Khaiat, whose iron shots from the fairway on the back nine
produced some of the loudest ovations from the gallery of about 100,
finished as runner-up with seven-over-par 78. “Yeah, but you have to
make the putt on the green,” Khaiat said, referring to her shot at 15
from 140 yards with a seven-iron and excellent approach at 16 from
150 yards with a six-iron. Khaiat, however, missed birdie attempts on
both holes, including a four-foot downhill putt on 16.
“Akemi would have won if she would have made some putts,” said
Towersey, whose supremacy in the Tea Cup Classic makes the titles won
by Big Canyon Country Club’s Selby Schriber in 1997 and Newport Beach
Country Club’s Debbie Albright in 2001 seem all the more prominent.

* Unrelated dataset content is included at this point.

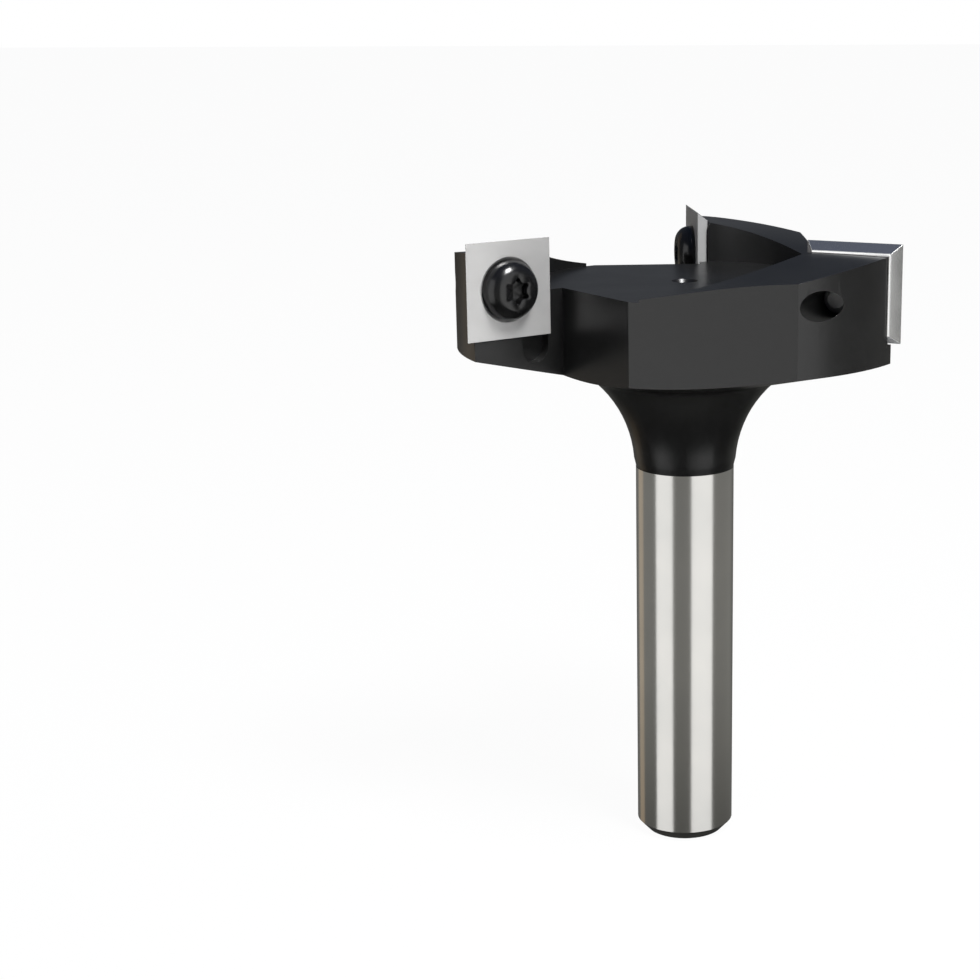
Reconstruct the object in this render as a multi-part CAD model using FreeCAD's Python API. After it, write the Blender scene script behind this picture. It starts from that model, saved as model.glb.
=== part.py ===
import FreeCAD, Part
import math
import os

# Surfacing router bit: a one-piece steel cutter body, three square reversible
# inserts and the three screws that hold them. Millimetres. The origin is the
# centre of the shank's foot and +Z runs up the axis to the cutting end.
# Each wing is drawn with its own u axis along +X (outwards) and its own t axis
# along +Y (the way the rake face looks), and is then turned into its place.

V = FreeCAD.Vector
UP = V(0, 0, 1)

wing_count = 3
first_wing_deg = 90.0

# Shank and neck. Heights on the head are measured up from the shank's top.
shank_diameter = 12.7
shank_length = 50.0
foot_chamfer_width = 1.25
foot_chamfer_height = 1.35
neck_step = 0.05
neck_lead_in = 1.2
neck_swell = 0.24
neck_mouth_diameter = 24.8
neck_arc_radius = 15.27

# Head
cutting_diameter = 60.0
body_setback = 1.1
underside_rim_height = 16.1
underside_slope_deg = 13.9
floor_height = 24.0
recess_radius = 19.1
gullet_wall_u = 15.75
gullet_wall_turn_deg = 1.6
heel_offset = 19.0
centre_mouth_diameter = 3.4
centre_pilot_diameter = 1.6
centre_cone_deg = 60.0
centre_point_deg = 120.0
centre_hole_depth = 4.0

# Relief ramp behind each seat: it starts level, falls in an easy S and ends at
# the heel corner, level with the floor of the recess. It leans down outwards.
ramp_start_deg = 13.5
ramp_end_deg = 92.0
ramp_linear_share = 0.565
ramp_lean = 0.038
ramp_steps = 10

# Insert, 12 x 12 x 1.5 with four edges
insert_side = 12.0
insert_thickness = 1.5
insert_relief_deg = 35.0
insert_base_height = 18.5
insert_bore_diameter = 4.0
insert_sink_depth = 0.7
insert_sink_diameter = 8.0
rake_offset = 4.12

# Seat of the insert in the body
lead_face_gap = 0.28
seat_gap = 0.05
wing_top_drop = 1.5
relief_slot_width = 3.8
relief_slot_reach = 3.4
relief_slot_rise = 2.0
relief_slot_offset = 0.25
relief_slot_extra = 0.1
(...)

Albright, who, like Towersey, has played in all seven Tea Cup
events, carded an 80 in this one, while Big Canyon’s Sally Holstein
fired a respectable 82 and made two birdies.
“I took that photo of Debbie Albright that was in the Daily Pilot
[on Monday] and pinned it up on the wall at our club, because of the
way she’s gripping the club,” Big Canyon member and Tea Cup fan Ginny
Connolly said. “I thought it was a really great instructional photo.”
*
Newport Beach Country Club’s Janice Sauter, the runner-up to
Albright in the club championship, added her thoughts to Tea Cup
Classic VII. “Marianne’s just better than everybody else.”
*
It was great to see Big Canyon’s Olivia Slutzky, who played in the
2001 and ’02 Tea Cup events, walking the course for 18 holes with her
three-month-old daughter, Kyra. Last year, Slutzky was first pregnant
player ever to play in the Tea Cup Classic.
When Slutzky was offered a ride on a golf cart, she politely
declined, saying the walk on the golf course was good for her
daughter. “[Kyra] likes it,” Slutzky said.
What was that we were saying about mothers and daughters bonding?